So there you are, sitting in your tiny apartment in Somerville, Massachusetts (or some other artistic Valhalla where the rent is cheap, but the coffee always overpriced). And you are feeling so safely removed from your childhood, when the phone rings; and it's your mother. Or it's your father. No. It's your mother and it's your father; they're ganging up on you.

And together they say those 4 dreaded words: "NO MORE FREE STORAGE! We're cleaning up the attic this weekend, so get over here and haul away all your old junk."
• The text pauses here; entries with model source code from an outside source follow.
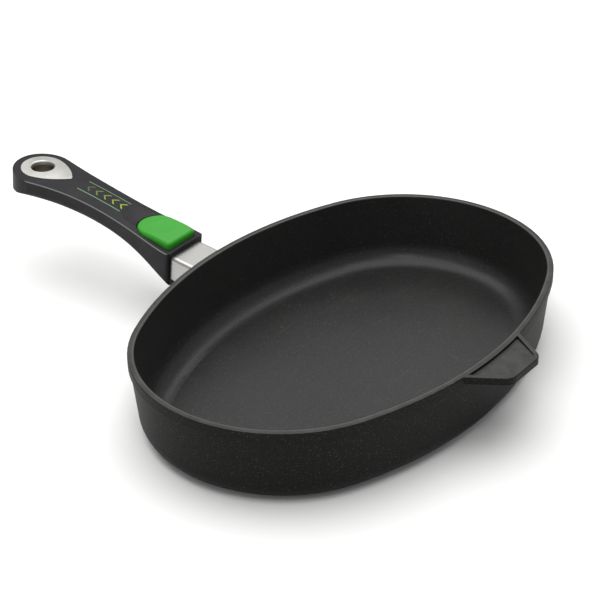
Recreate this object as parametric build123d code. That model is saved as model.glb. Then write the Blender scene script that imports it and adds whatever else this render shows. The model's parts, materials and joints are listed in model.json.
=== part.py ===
# Oval fish pan in cast aluminium with a handle that slides off its bracket.
# Lengths are millimetres. The origin is the centre of the base on the table,
# +X runs along the pan, +Y towards the handle and +Z up.
from build123d import *
import math
import os

# Pan casting
pan_length = 350.0            # over the rim, along X
pan_width = 240.0             # over the rim, along Y
pan_end_radius = 105.0        # plan radius of the rim's two ends
pan_height = 58.5
rim_band_height = 7.0         # thickened band below the rim's top
rim_step = 1.3                # how far the band stands proud of the wall
rim_top_width = 4.6           # flat top of the rim, outside to inside
rim_lip_radius = 0.9
wall_foot_inset = 6.4         # outer wall's lean, rim outline to base
floor_thickness = 5.0
floor_inset = 10.6            # inner wall's foot, inside the rim outline
outer_base_radius = 15.0
floor_radius = 17.0
foot_height = 0.8             # machined pad under the base
foot_inset = 24.0

# Helper lug opposite the handle
lug_root_width = 65.4
lug_tip_width = 34.6
lug_reach = 24.2              # beyond the rim
lug_thickness = 5.2
lug_corner_radius = 9.0
lug_border = 3.3
lug_recess_root = 2.0         # sunk face's depth where it meets the rim
lug_recess_tip = 0.8

# Handle frame: origin on the rim outline, Y along the handle, Z square to it
handle_rise = 6.0             # degrees the handle climbs away from the pan
bracket_top_z = 50.3          # bracket's top face where the frame starts

# Bracket, an inverted channel of sheet steel
bracket_width = 33.2
bracket_sheet = 1.5
bracket_bend = 3.0            # outer bend radius
bracket_start = 3.0           # face of the casting's boss
bracket_channel_end = 44.0
bracket_depth_root = 20.0     # channel's depth at the boss
bracket_depth_face = 18.0     # where it enters the handle
bracket_depth_end = 13.0
tongue_width = 20.0
tongue_end = 60.0
window_start = 48.6
window_end = 53.0
window_width = 12.0

# Boss on the casting and the bracket's screws
boss_side_gap = 0.3
boss_height = 22.0
boss_top_gap = 0.2
screw_size = 5.0              # M5
screw_spacing = 18.0
screw_drop = 10.0             # screw axis below the bracket's top face
screw_depth = 8.0
screw_head_diameter = 9.0
screw_head_height = 2.6
screw_hole_gap = 0.25
washer_thickness = 1.0
washer_diameter = 8.6
hex_size = 3.0

# Handle mouldings: distance, half width, heights of top edge and underside, crown
handle_stations = [
    (26.0, 20.0, 3.4, -23.8, 0.8),
    (48.0, 18.7, 5.1, -14.1, 1.4),
    (72.0, 16.4, 7.3, -7.2, 2.0),
    (100.0, 15.7, 9.7, -3.4, 2.0),
    (134.0, 17.9, 10.8, -2.2, 2.0),
    (163.0, 22.9, 9.9, -3.3, 2.0),
    (194.0, 26.0, 7.7, -6.6, 2.0),
]
handle_edge = 0.6             # bevel along the two top edges
handle_under_radius = 4.0
tail_centre = 168.5           # the tail is half round in plan
tail_width = 46.0
front_corner_radius = 3.0
slide_gap = 0.3               # handle to bracket, all round
mould_gap = 0.1               # between mouldings screwed together
side_wall = 2.0               # upper moulding beside the lower one
cover_end = 107.0
cover_step_start = 70.0
cover_step_end = 82.0
leaf_pad_height = 1.0

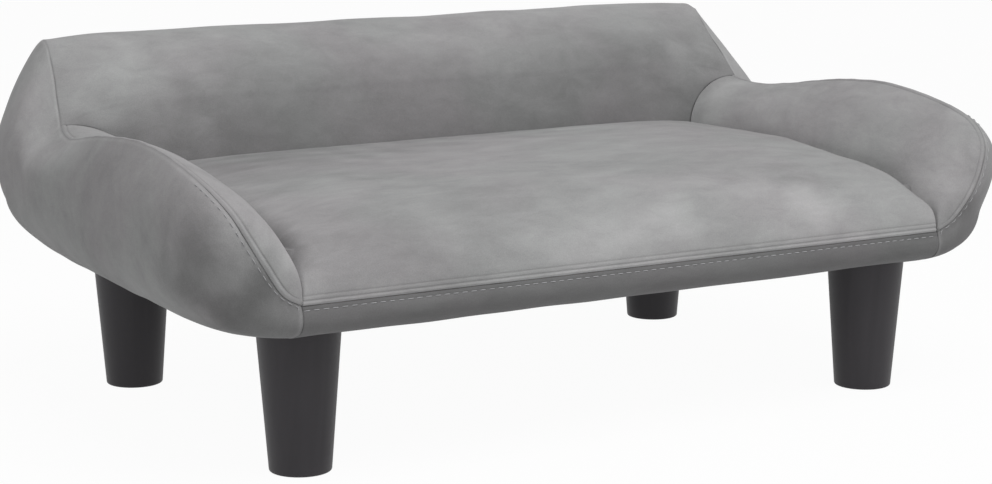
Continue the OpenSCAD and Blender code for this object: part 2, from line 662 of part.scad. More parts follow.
// Foam, which follows the inner faces of the cloth
under_cloth = cover_t + soft_gap;
seat_inner = moved(seat_grid, seat_normals, -under_cloth);
band_inner = moved(band_grid, band_normals, -under_cloth);
back_inner = moved(back_grid, back_normals, -under_cloth);
arm_inner = moved(arm_grid, arm_normals, -under_cloth);
side_inner = moved(side_grid, side_normals, -under_cloth);
core_steps = 8;
core_x = split_x - soft_gap;
function core_place(k) = core_x * sin(90 * (2 * k / core_steps - 1));

// Seat foam: rolled over the front of the frame and lying on the deck
front_rows = 4;
seat_core = concat(
    [for (k = [front_rows:-1:1]) [for (i = [0:core_steps]) across(band_inner[k], core_place(i))]],
    [for (row = seat_inner) [for (i = [0:core_steps]) across(row, core_place(i))]]);
seat_rise_rows = 8;
seat_under = [for (k = [0:len(seat_core) - 1]) [for (i = [0:core_steps])
    let (rear = seat_core[len(seat_core) - 1][i].y,
         s = max(0, k - seat_rise_rows) / (len(seat_core) - 1 - seat_rise_rows))
    [core_place(i), lerp(frame_front - soft_gap, rear, s),
     lerp(hem_top, deck_top + soft_gap, min(1, k / seat_rise_rows))]]];
module seat_foam() color(foam) between(seat_core, seat_under, core_steps / 2);

// Back foam: over the panel, the braces and the top rail, and down behind the back board
back_core = [for (row = back_inner) [for (i = [0:core_steps]) across(row, core_place(i))]];
back_under_places = [
    [frame_rear - brace_foot - panel_reach - soft_gap, deck_top + soft_gap],
    [frame_rear - brace_head - panel_reach - soft_gap, back_board_top + soft_gap],
    [back_board_rear + soft_gap, back_board_top + soft_gap],
    [back_board_rear + soft_gap, hem_top]];
back_top_row = 9;
back_rear_row = 11;
back_last_row = len(back_core) - 1;
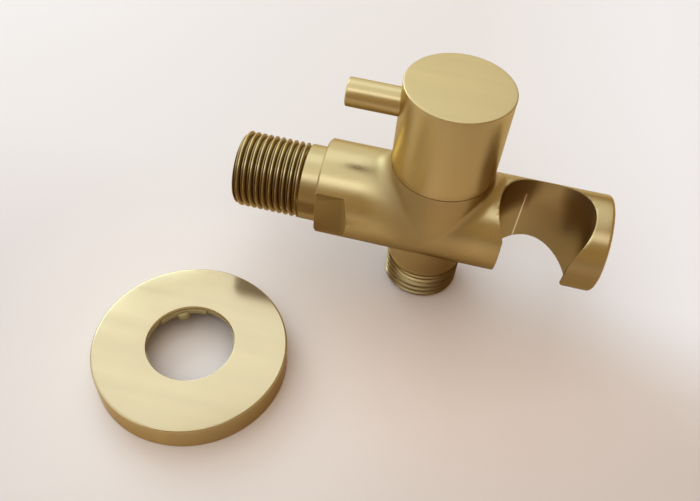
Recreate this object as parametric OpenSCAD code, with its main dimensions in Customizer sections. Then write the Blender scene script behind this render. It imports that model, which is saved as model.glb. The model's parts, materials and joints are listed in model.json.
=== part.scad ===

"Uh, oh," I thought, when it happened to me. "Did I perchance leave a box or two behind when I moved out?"

Perchance I had.

So there I was, in my parent's attic. Three flights up and a thousand years back (it seemed), digging and sorting through the many layered remnants of my own past. And feeling like Shirley Maclaine in her next life, having a past life experience.

"Where did all this junk come from?" I thought. "Where was all this junk going to go?"

Then I became very existential and thought, "What if my sole purpose in life was being a transition point for junk?"

I was feeling particularly discouraged when I came across a box of large, glossy envelopes promising (in bold, urgent letters) that dreams could be found inside them.

"Oh, no!" I thought. "Has it come to this. Have I even saved the junk mail?"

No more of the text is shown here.